Single by Lil Baby

from the album My Turn
- Released: April 23, 2020
- Length: 2:36
- Label: Motown; Quality Control; Wolfpack;
- Songwriters: Dominique Jones; Chris Rosser;
- Producer: Quay Global

Lil Baby singles chronology
| "Emotionally Scarred" (2020) | "All In" (2020) | "Prospect" (2020) |

Music video
- "All In" on YouTube

= All In (Lil Baby song) =

2020 song by Lil Baby

"All In" is a song by American rapper Lil Baby, released for digital download on April 23, 2020 as the fourth single from his second studio album My Turn (2020), with an accompanying music video.

== Background ==
Lil Baby previewed the song on March 17, 2020, along with the announcement of his upcoming mixtape Lamborghini Boys.
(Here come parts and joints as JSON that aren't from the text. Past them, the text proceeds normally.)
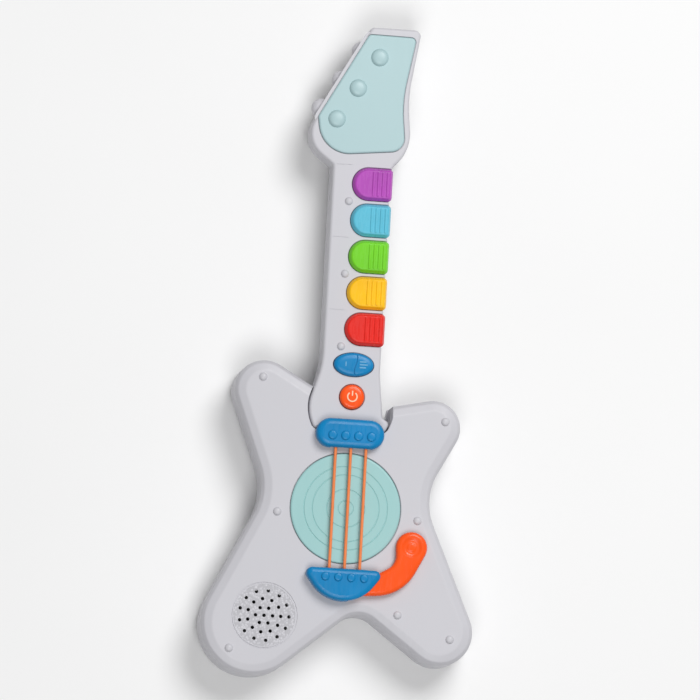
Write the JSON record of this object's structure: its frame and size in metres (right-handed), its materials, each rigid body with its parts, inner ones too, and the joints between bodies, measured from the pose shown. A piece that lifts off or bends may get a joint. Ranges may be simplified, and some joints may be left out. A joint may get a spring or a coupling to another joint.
{
  "type": "toy electric guitar",
  "caption": "Child's electronic toy guitar with coloured fret keys, strummed strings, whammy bar, power button, mode rocker and speaker grille.",
  "frame": {"origin": "under the middle of the whole toy, on the surface that its flat back lies on", "axes": "+Y from the body towards the headstock, +Z out of the front, +X towards the whammy bar's side"},
  "size_m": [0.1788, 0.4314, 0.0484],
  "materials": {
    "shell_white": "fine satin texture, cool white",
    "accent_mint": "satin",
    "accent_blue": "gloss",
    "accent_orange": "gloss",
    "key_red": "gloss",
    "key_yellow": "gloss",
    "key_green": "gloss",
    "key_light_blue": "gloss",
    "key_purple": "gloss",
    "steel": "zinc plated",
    "board": "solder mask",
    "silicone": "matt",
    "black_plastic": "matt",
    "speaker_paper": "matt",
    "battery_wrap": "gloss",
    "cable": "matt"
  },
  "bodies": {
    "guitar": {"battery_1": "battery_wrap", "battery_2": "battery_wrap", "battery_3": "battery_wrap", "battery_contact_lower": "steel", "battery_contact_upper": "steel", "battery_lead": "cable", "battery_spring_1": "steel", "battery_spring_2": "steel", "battery_spring_3": "steel", "body_front_shell": "shell_white", "body_rear_shell": "shell_white", "body_screw_1": "steel", "body_screw_2": "steel", "body_screw_3": "steel", "body_screw_4": "steel", "body_screw_5": "steel", "body_screw_6": "steel", "body_screw_7": "steel", "bridge_cover": "accent_blue", "button_mat": "silicone", "headstock_plate": "accent_mint", "key_mat": "silicone", "main_board": "board", "neck_board": "board", "neck_cable": "cable", "neck_front_shell": "shell_white", "neck_rear_shell": "shell_white", "neck_screw_1": "steel", "neck_screw_2": "steel", "neck_screw_3": "steel", "neck_screw_4": "steel", "neck_screw_5": "steel", "pickup_cover": "accent_blue", "sound_disc": "accent_mint", "speaker_cone": "speaker_paper", "speaker_frame": "steel", "speaker_lead": "cable", "speaker_magnet": "black_plastic", "speaker_screw_1": "steel", "speaker_screw_2": "steel", "strum_spring_left": "steel", "strum_spring_right": "steel", "strum_switch": "black_plastic", "whammy_pivot_screw": "steel", "whammy_return_spring": "steel", "whammy_sensor": "black_plastic"},
    "battery_cover": {"battery_door": "shell_white", "battery_door_screw": "steel"},
    "power": {"power_button": "accent_orange"},
    "mode": {"mode_rocker": "accent_blue"},
    "strum": {"string_1": "accent_orange", "string_2": "accent_orange", "string_3": "accent_orange", "strum_carriage": "black_plastic"},
    "whammy": {"whammy_bar": "accent_orange"},
    "key_red": {"fret_key_red": "key_red"},
    "key_yellow": {"fret_key_yellow": "key_yellow"},
    "key_green": {"fret_key_green": "key_green"},
    "key_light_blue": {"fret_key_light_blue": "key_light_blue"},
    "key_purple": {"fret_key_purple": "key_purple"}
  },
  "joints": [
    {"name": "red_key_press", "type": "slide", "parent": "guitar", "child": "key_red", "axis": [0, 0, -1], "range_m": [0, 0.0015], "stiffness_N_per_m": 900},
    {"name": "yellow_key_press", "type": "slide", "parent": "guitar", "child": "key_yellow", "axis": [0, 0, -1], "range_m": [0, 0.0015], "stiffness_N_per_m": 900},
    {"name": "green_key_press", "type": "slide", "parent": "guitar", "child": "key_green", "axis": [0, 0, -1], "range_m": [0, 0.0015], "stiffness_N_per_m": 900},
    {"name": "light_blue_key_press", "type": "slide", "parent": "guitar", "child": "key_light_blue", "axis": [0, 0, -1], "range_m": [0, 0.0015], "stiffness_N_per_m": 900},
    {"name": "purple_key_press", "type": "slide", "parent": "guitar", "child": "key_purple", "axis": [0, 0, -1], "range_m": [0, 0.0015], "stiffness_N_per_m": 900},
    {"name": "power_press", "type": "slide", "parent": "guitar", "child": "power", "axis": [0, 0, -1], "range_m": [0, 0.0012], "stiffness_N_per_m": 700},
    {"name": "mode_rock", "type": "hinge", "parent": "guitar", "child": "mode", "pos_m": [0.0014, -0.0083, 0.0336], "axis": [0, 1, 0], "range_deg": [-4, 4]},
    {"name": "strum_slide", "type": "slide", "parent": "guitar", "child": "strum", "axis": [1, 0, 0], "range_m": [-0.002, 0.002], "stiffness_N_per_m": 500, "deforming": ["strum_spring_left", "strum_spring_right"]},
    {"name": "whammy_swing", "type": "hinge", "parent": "guitar", "child": "whammy", "pos_m": [0.009, -0.1562, 0.039], "axis": [0, 0, 1], "range_deg": [-10, 10], "stiffness_Nm_per_rad": 0.12},
    {"name": "battery_door_off", "type": "slide", "parent": "guitar", "child": "battery_cover", "axis": [0, 0, -1], "range_m": [0, 0.03]}
  ]
}
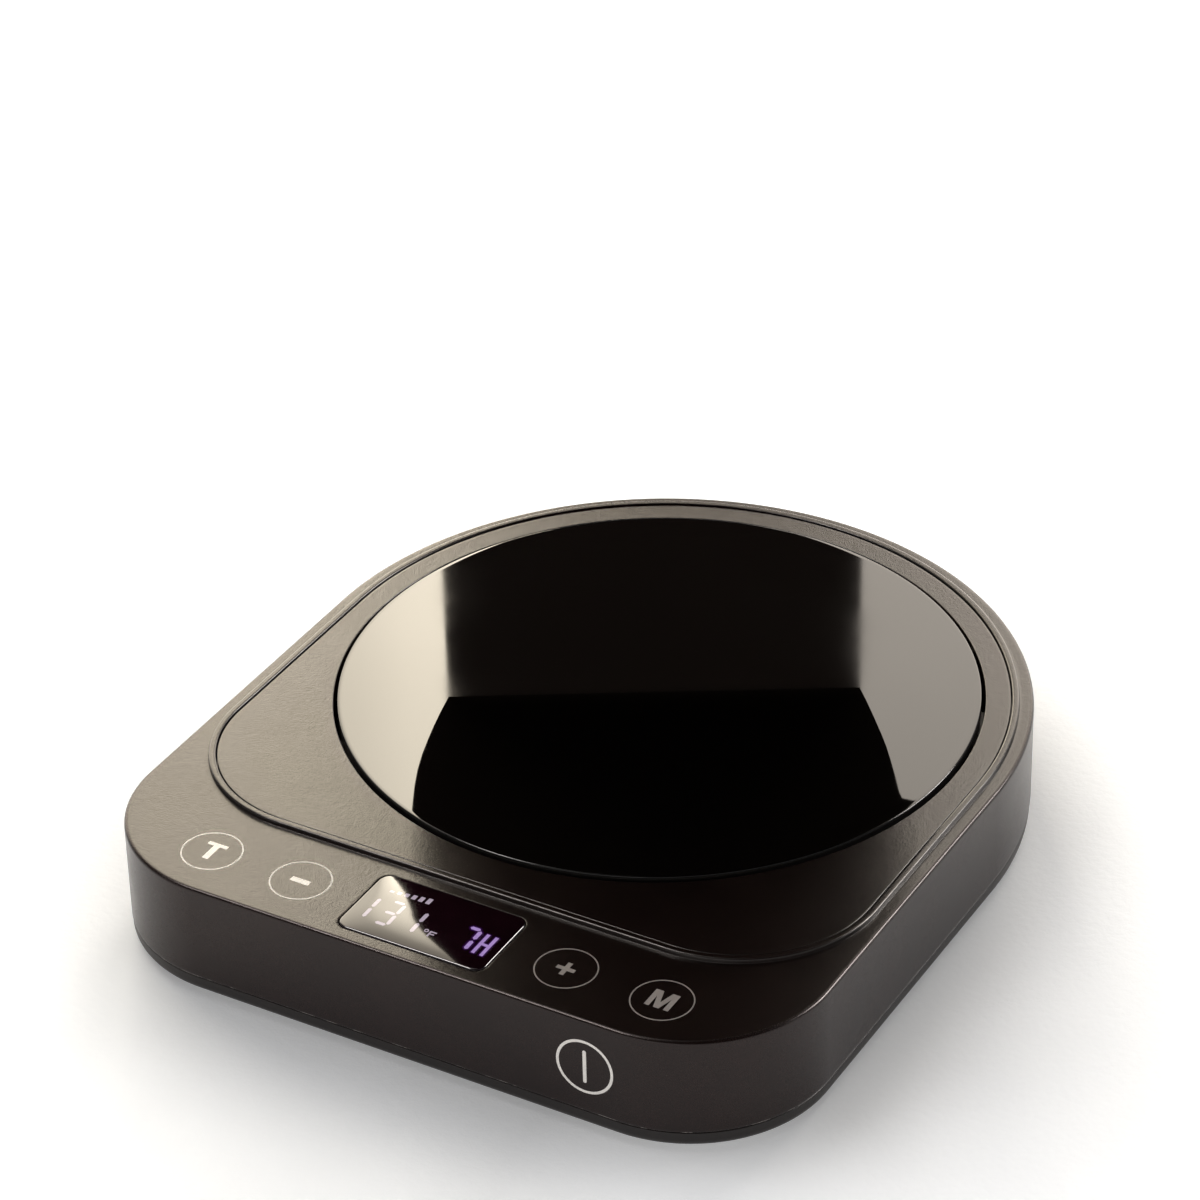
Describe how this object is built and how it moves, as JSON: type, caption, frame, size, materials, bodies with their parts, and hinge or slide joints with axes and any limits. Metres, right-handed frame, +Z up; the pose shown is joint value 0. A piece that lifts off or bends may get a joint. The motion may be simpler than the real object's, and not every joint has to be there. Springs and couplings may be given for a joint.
{
  "type": "mug warmer",
  "caption": "Electric mug warmer: low D-shaped casing, round floating glass hot plate on springs, raised deck rim, touch strip with display window, clip-on base and rubber feet.",
  "frame": {"origin": "centre of the footprint on the surface that the feet stand on", "axes": "+Y from the touch strip and front wall to the round back, +X to the user's right, +Z up through the hot plate"},
  "size_m": [0.12, 0.14, 0.0215],
  "materials": {
    "casing_plastic": "fine satin texture, very dark warm brown-black",
    "deck_plastic": "fine satin texture, very dark warm brown-black",
    "base_plastic": "fine matt texture",
    "foot_rubber": "matt",
    "screw_steel": "plain zinc finish",
    "smoked_window": "clear gloss over a dark filter",
    "foam_rubber": "closed-cell foam",
    "display_white": "moulded white light box with a film",
    "board_green": "solder resist on glass-fibre board",
    "board_tan": "phenolic board",
    "chip_black": "moulded epoxy",
    "spring_steel": "drawn wire",
    "wire_grey": "flat ribbed cable",
    "socket_nylon": "natural nylon",
    "aluminium_sheet": "rolled sheet",
    "capacitor_yellow": "moulded box",
    "capacitor_sleeve": "shrunk sleeve",
    "fuse_ceramic": "glazed body",
    "varistor_blue": "dipped epoxy",
    "terminal_green": "moulded nylon",
    "black_glass": "polished black glass with a ground edge",
    "mica_foil": "mica sheet with etched foil",
    "ceramic_fibre": "felted fibre pad",
    "carrier_plastic": "heat-proof moulded plastic",
    "sensor_epoxy": "epoxy bead",
    "cutout_case": "drawn case",
    "plunger_red": "moulded",
    "lead_white": "silicone sleeved lead",
    "lead_red": "silicone sleeved lead"
  },
  "bodies": {
    "base": {"top_shell": "casing_plastic", "deck_panel": "deck_plastic", "bottom_cover": "base_plastic", "rubber_feet": "foot_rubber", "case_screws": "screw_steel", "display_window": "smoked_window", "window_gasket": "foam_rubber", "led_display": "display_white", "control_board": "board_green", "control_board_screws": "screw_steel", "controller_chip": "chip_black", "buzzer": "chip_black", "touch_springs": "spring_steel", "power_key_board": "board_green", "power_touch_spring": "spring_steel", "ribbon_cable": "wire_grey", "ribbon_sockets": "socket_nylon", "main_board": "board_tan", "main_board_screws": "screw_steel", "power_triac": "chip_black", "triac_heatsink": "aluminium_sheet", "filter_capacitor": "capacitor_yellow", "smoothing_capacitor": "capacitor_sleeve", "mains_fuse": "fuse_ceramic", "surge_varistor": "varistor_blue", "mains_terminal_block": "terminal_green", "heater_socket": "socket_nylon", "sensor_socket": "socket_nylon", "switch_housing": "chip_black", "cord_bushing": "foot_rubber", "plate_springs": "spring_steel", "heater_leads": "lead_white", "sensor_leads": "lead_red"},
    "plate": {"glass_plate": "black_glass", "heat_spreader": "aluminium_sheet", "heating_element": "mica_foil", "insulation_pad": "ceramic_fibre", "plate_carrier": "carrier_plastic", "temperature_sensor": "sensor_epoxy", "thermal_cutout": "cutout_case", "carrier_screws": "screw_steel"},
    "plunger": {"switch_plunger": "plunger_red"}
  },
  "joints": [
    {"name": "plate_float", "type": "slide", "parent": "base", "child": "plate", "axis": [0, 0, 1], "range_m": [-0.0007, 0], "stiffness_N_per_m": 1800, "springref_m": 0.001, "deforming": ["plate_springs", "heater_leads", "sensor_leads"]},
    {"name": "switch_press", "type": "slide", "parent": "base", "child": "plunger", "axis": [0, 0, 1], "range_m": [-0.0007, 0]}
  ],
  "couplings": [
    {"joint": "switch_press", "follows": "plate_float", "ratio": 1}
  ]
}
The song appears on the deluxe edition of My Turn, released in May.

== Music video ==
Released along with the single, the music video shows Lil Baby "cleaning his jewelry and flexing with his friends."

== Charts ==

| Chart (2020) | Peak position |
|---|---|
| Canada (Canadian Hot 100) | 84 |
| US Billboard Hot 100 | 45 |
| US Hot R&B/Hip-Hop Songs (Billboard) | 20 |

==Certifications==

| Region | Certification | Certified units/sales |
| United States (RIAA) | Platinum | 1,000,000^{‡} |
^{‡} Sales+streaming figures based on certification alone.